My preference is for them to be decentralized, but with market, rather than democratic, governance. An example would be if Utilo used donations to decide its currency. Another example is how the the Libertarian Party is currently using donations to decide its convention theme.

Civil came to my attention when its co-founder, Dan Kinsley, shared the results of using donations to rank newsrooms

Yet when you go to the Civil homepage one of the top articles is about how there's an epidemic of… garden gnome thefts. LOL.

Evidently Civil doesn't use donations to determine the newsworthiness of things. Should it?

Here on HC the content isn't ranked by donations, but it is ranked by spending. Kinsley can join HC and use his money to help improve how the content is ordered. Well, except for his own content.

If the market is the best system for prioritizing content, then it must be the best system for prioritizing development. There really can't be two best prioritization systems.

Recently I learned about another alternative to Medium called Murmur. Its homepage features… itself. Why doesn't the homepage feature the site's best content? HC has the same problem.

Out of curiosity I checked out Murmur on Twitter. Here's their latest tweet

How different would Murmur's priorities be if they were determined by donations?

Right now HC is by far the best alternative to Medium. This is simply because finding HC's best content, as defined by the market, is relatively easy. And it would be even easier if HC put its best content on its homepage. And "best" would be better defined if we could spend our money on our own content.
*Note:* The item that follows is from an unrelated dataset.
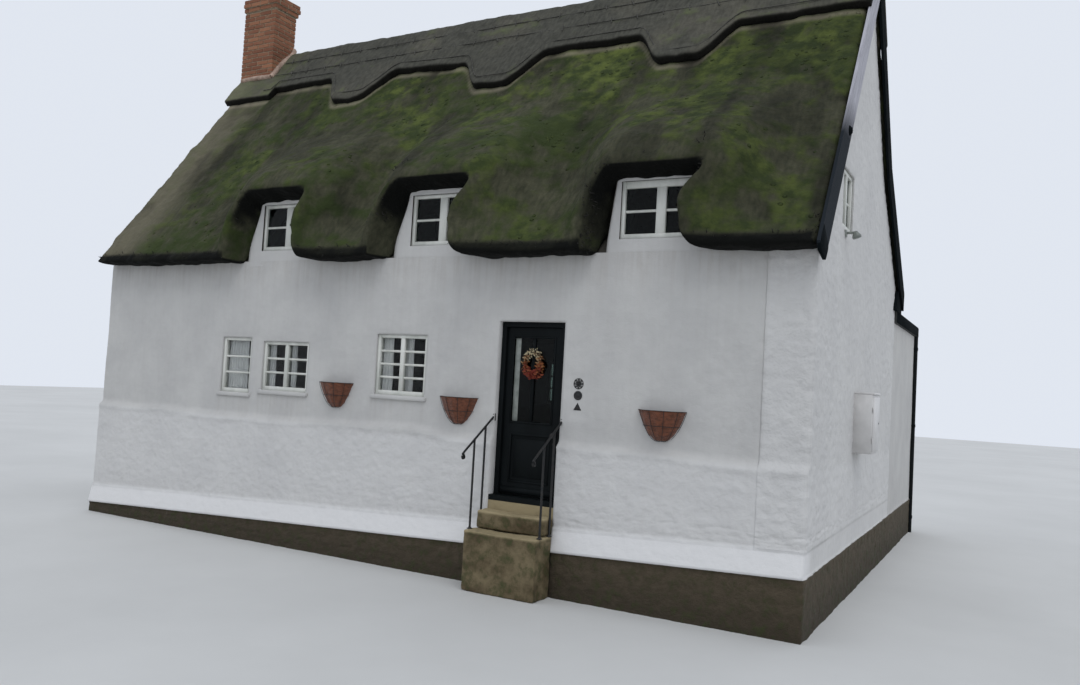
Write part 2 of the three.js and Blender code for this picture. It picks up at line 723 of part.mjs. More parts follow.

But the fact is, HC's governance is centralized. If the market is truly the best prioritization system, then any of the alternatives to Medium could implement market governance and quickly surpass HC, Medium and Facebook.


RE: RE: Journalism over the Blockchain or a decentralized Medium.com

by @mahdi

Thanks for your comments and valuable information. I agree that we have many alternatives and they're awesome. I think they need to be widely used to be as popular as Medium; that's the tradeoff of such systems that should be considered.